_EXERCISE GOAL_
Set down exactly the lines from the one with "bench = build_bench()" to the one with "bpy.context.scene.collection.objects.link(empty)", both included, and no line outside that range.
━━━━━ DATASET EXTRACT ━━━━━
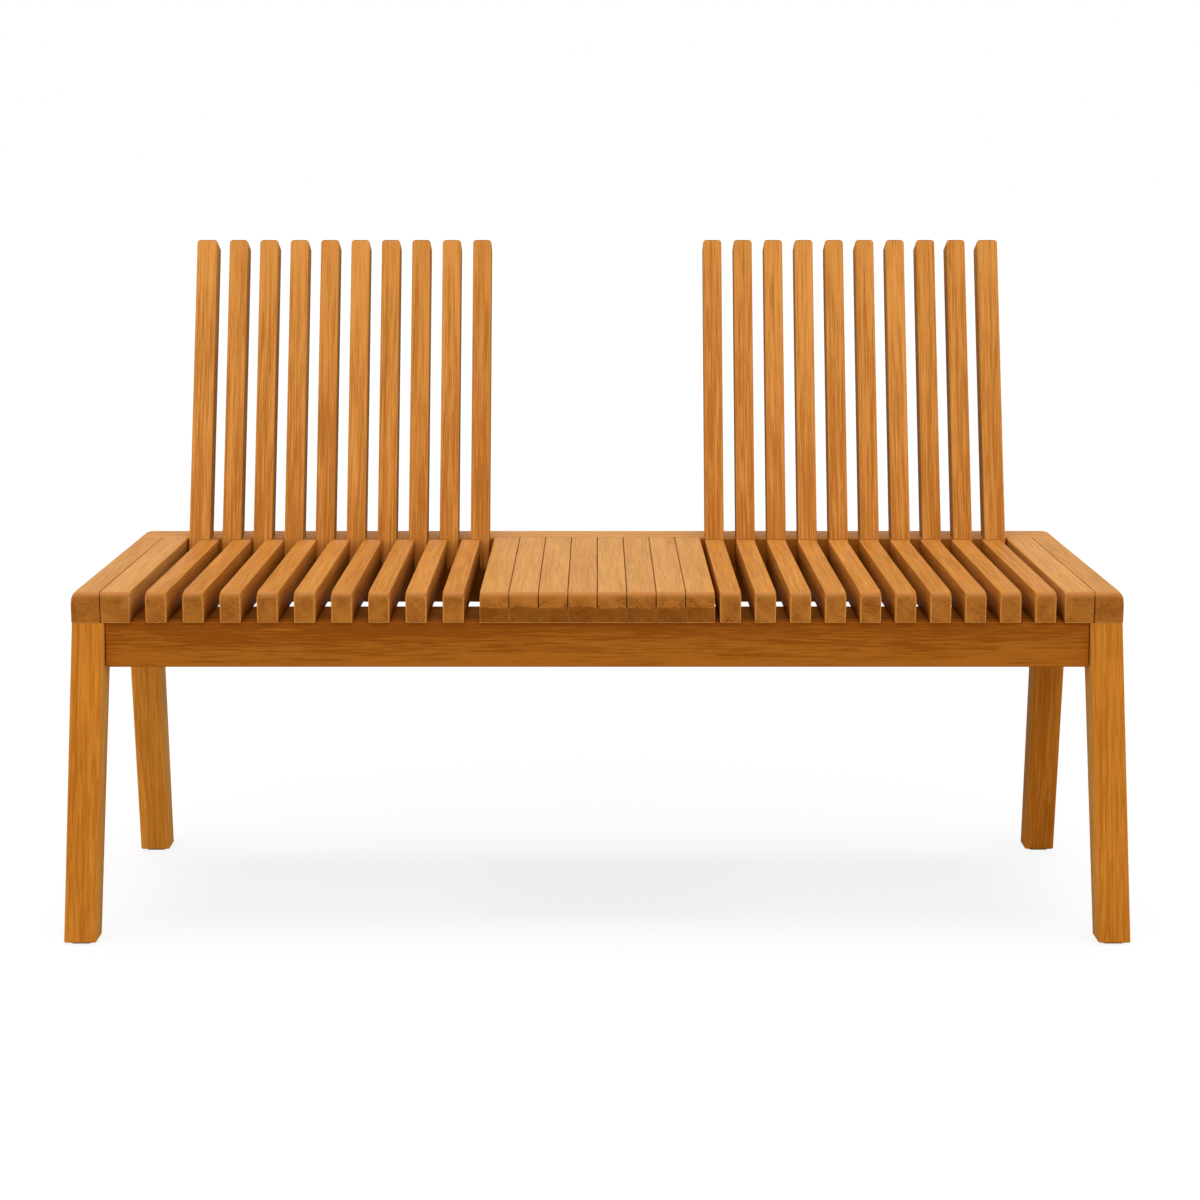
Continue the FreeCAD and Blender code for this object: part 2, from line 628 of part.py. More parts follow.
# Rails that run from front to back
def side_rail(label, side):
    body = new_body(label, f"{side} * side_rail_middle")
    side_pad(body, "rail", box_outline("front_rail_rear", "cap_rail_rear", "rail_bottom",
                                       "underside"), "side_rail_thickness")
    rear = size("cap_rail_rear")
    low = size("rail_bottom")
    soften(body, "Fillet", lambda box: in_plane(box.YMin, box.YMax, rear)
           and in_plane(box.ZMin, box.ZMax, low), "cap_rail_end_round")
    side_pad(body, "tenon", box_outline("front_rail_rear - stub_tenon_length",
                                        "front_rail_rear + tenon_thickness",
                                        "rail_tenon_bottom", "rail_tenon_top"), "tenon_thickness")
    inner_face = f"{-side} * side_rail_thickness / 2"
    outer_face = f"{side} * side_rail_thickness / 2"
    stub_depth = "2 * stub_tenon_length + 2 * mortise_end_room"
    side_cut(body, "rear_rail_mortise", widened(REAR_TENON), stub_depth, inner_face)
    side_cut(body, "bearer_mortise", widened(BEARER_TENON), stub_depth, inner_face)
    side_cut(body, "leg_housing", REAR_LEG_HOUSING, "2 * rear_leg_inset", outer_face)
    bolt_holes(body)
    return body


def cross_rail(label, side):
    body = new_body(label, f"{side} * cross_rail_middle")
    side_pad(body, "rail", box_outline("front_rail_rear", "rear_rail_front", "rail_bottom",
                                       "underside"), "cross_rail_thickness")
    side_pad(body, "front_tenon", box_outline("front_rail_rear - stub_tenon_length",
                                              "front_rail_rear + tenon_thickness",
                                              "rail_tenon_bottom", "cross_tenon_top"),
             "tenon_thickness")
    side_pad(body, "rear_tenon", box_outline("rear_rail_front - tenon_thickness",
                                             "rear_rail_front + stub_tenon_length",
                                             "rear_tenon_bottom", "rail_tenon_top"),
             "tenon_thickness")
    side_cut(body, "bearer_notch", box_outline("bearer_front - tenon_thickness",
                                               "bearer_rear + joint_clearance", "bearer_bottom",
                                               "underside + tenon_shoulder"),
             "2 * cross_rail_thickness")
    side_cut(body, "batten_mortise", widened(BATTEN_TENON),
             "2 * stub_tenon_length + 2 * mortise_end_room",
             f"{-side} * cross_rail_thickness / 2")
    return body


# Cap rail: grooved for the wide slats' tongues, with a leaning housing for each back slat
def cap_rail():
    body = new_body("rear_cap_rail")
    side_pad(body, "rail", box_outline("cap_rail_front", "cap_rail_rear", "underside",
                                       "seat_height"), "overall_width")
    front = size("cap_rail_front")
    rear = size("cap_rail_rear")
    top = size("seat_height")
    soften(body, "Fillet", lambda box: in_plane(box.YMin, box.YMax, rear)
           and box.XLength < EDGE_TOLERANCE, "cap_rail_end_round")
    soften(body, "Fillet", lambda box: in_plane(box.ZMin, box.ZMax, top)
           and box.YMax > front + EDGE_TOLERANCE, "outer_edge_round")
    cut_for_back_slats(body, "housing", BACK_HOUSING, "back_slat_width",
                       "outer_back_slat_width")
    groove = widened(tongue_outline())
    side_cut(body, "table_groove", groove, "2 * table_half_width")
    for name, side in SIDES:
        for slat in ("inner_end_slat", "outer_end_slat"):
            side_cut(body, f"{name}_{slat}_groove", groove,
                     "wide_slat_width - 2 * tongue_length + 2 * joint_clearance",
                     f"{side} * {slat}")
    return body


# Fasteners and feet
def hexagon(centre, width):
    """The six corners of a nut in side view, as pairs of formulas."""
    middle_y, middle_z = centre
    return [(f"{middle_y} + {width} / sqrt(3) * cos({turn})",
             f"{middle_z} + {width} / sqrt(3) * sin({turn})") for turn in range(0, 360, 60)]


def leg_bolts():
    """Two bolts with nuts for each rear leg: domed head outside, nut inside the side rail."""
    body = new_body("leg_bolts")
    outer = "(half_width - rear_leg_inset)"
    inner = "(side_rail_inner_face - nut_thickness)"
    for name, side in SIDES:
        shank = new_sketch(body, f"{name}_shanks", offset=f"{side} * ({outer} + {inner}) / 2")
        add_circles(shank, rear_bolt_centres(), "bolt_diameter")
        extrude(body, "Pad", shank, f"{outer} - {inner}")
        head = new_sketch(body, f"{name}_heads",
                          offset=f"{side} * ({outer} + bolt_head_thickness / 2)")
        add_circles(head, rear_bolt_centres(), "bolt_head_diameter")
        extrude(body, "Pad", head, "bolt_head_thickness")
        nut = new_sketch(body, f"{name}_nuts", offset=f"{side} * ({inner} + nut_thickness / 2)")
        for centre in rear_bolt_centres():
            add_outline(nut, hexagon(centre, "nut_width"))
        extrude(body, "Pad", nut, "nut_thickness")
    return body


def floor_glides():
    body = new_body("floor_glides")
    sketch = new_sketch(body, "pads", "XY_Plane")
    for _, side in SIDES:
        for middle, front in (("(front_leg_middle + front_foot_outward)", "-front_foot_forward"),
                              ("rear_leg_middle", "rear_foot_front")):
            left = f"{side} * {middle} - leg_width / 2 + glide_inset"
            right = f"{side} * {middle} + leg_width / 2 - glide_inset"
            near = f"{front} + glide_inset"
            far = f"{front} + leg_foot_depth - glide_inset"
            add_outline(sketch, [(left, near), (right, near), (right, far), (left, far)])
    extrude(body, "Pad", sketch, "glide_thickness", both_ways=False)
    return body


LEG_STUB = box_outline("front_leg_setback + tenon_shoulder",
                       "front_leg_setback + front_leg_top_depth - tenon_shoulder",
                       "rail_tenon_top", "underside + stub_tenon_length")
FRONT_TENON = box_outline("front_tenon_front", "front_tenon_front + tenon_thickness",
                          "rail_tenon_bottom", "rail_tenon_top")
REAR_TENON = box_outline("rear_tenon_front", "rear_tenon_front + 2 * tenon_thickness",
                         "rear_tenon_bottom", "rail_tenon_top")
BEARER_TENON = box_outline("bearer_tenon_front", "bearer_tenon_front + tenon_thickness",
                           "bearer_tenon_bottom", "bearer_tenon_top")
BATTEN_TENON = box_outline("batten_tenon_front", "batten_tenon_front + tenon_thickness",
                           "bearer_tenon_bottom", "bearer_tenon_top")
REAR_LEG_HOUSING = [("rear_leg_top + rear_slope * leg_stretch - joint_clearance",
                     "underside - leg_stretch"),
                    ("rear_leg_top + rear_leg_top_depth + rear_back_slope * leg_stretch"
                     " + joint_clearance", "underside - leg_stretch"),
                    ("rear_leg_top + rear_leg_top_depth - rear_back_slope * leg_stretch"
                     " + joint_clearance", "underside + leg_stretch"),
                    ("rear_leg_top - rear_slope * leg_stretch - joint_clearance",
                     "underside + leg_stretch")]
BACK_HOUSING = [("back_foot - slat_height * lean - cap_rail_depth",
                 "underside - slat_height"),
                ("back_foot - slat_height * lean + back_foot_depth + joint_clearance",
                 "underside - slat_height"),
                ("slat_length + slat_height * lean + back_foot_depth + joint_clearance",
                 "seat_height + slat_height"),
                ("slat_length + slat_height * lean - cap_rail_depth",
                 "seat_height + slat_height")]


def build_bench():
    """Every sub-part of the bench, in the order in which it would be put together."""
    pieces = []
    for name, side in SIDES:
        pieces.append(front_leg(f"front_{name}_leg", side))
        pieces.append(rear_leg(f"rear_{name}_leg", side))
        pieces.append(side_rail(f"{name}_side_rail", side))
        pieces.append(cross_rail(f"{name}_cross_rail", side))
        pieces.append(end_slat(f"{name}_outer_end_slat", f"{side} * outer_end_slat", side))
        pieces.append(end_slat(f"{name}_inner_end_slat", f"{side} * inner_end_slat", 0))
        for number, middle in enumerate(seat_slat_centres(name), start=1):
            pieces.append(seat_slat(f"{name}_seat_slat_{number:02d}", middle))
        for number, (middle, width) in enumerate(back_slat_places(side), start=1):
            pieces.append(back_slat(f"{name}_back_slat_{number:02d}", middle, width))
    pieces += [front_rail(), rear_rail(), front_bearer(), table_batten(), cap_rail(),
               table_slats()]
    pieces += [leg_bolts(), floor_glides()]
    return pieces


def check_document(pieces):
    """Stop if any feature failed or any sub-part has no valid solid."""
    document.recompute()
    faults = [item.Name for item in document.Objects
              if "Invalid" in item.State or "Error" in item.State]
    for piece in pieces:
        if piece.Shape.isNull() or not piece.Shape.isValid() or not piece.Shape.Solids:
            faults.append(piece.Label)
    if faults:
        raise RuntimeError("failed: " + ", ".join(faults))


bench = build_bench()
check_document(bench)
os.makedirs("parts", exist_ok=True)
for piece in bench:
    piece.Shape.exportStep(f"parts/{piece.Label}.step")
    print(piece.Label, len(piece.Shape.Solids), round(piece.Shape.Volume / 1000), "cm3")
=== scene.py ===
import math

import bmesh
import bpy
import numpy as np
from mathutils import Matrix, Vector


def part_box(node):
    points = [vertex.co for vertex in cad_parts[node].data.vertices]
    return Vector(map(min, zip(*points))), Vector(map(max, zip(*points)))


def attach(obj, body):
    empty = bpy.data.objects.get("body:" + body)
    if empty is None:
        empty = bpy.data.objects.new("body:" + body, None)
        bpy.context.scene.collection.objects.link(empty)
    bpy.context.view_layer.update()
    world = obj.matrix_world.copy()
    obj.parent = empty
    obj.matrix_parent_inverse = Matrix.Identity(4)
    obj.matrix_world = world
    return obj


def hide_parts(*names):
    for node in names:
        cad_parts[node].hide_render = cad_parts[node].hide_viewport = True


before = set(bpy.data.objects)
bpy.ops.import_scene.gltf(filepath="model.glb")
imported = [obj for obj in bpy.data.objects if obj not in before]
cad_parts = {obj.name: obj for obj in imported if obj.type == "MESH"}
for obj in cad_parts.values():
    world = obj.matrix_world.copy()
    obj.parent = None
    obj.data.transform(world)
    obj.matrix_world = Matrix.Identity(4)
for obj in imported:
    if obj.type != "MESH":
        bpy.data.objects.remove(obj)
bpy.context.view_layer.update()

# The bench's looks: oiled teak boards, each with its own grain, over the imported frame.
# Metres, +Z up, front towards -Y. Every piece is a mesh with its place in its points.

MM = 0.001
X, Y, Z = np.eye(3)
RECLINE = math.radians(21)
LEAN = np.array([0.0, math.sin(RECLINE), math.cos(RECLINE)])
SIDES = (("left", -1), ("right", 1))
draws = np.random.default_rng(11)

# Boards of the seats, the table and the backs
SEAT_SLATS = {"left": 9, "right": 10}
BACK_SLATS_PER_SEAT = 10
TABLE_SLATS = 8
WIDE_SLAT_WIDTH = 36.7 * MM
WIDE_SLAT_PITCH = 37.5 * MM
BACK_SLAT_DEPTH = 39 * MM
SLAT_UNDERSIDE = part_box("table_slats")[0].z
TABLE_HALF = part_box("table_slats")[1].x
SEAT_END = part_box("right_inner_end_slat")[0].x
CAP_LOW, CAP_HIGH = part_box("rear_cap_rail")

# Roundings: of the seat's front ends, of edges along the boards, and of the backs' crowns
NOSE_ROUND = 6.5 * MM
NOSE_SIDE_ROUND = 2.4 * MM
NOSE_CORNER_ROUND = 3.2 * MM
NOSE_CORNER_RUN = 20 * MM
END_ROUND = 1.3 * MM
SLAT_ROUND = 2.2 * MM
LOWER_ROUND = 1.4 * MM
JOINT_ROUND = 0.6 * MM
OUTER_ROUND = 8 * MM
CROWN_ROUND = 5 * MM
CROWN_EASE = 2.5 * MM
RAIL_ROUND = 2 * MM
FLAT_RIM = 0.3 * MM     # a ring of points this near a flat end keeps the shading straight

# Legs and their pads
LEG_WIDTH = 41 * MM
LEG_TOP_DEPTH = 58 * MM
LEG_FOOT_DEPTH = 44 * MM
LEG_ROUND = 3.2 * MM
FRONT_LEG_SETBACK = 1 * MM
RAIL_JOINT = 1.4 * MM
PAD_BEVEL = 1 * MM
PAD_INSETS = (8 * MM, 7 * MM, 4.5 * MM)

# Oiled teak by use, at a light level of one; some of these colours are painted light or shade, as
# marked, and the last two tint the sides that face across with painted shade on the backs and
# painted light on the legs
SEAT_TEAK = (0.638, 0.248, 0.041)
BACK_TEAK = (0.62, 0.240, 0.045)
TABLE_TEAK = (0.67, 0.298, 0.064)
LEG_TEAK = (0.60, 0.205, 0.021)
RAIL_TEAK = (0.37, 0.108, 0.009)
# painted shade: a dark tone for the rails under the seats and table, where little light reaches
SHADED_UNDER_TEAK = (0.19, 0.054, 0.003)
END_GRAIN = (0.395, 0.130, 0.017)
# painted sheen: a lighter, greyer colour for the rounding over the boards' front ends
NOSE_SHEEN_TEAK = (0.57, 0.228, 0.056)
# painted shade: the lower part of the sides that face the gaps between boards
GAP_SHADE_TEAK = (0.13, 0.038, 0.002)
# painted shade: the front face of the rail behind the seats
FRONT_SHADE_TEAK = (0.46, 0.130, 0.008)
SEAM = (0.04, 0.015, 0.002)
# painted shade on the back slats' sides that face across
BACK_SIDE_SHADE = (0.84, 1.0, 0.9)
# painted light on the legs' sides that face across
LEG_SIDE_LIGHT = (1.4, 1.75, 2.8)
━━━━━
_EXERCISE SOLUTION_
bench = build_bench()
check_document(bench)
os.makedirs("parts", exist_ok=True)
for piece in bench:
    piece.Shape.exportStep(f"parts/{piece.Label}.step")
    print(piece.Label, len(piece.Shape.Solids), round(piece.Shape.Volume / 1000), "cm3")
=== scene.py ===
import math

import bmesh
import bpy
import numpy as np
from mathutils import Matrix, Vector


def part_box(node):
    points = [vertex.co for vertex in cad_parts[node].data.vertices]
    return Vector(map(min, zip(*points))), Vector(map(max, zip(*points)))


def attach(obj, body):
    empty = bpy.data.objects.get("body:" + body)
    if empty is None:
        empty = bpy.data.objects.new("body:" + body, None)
        bpy.context.scene.collection.objects.link(empty)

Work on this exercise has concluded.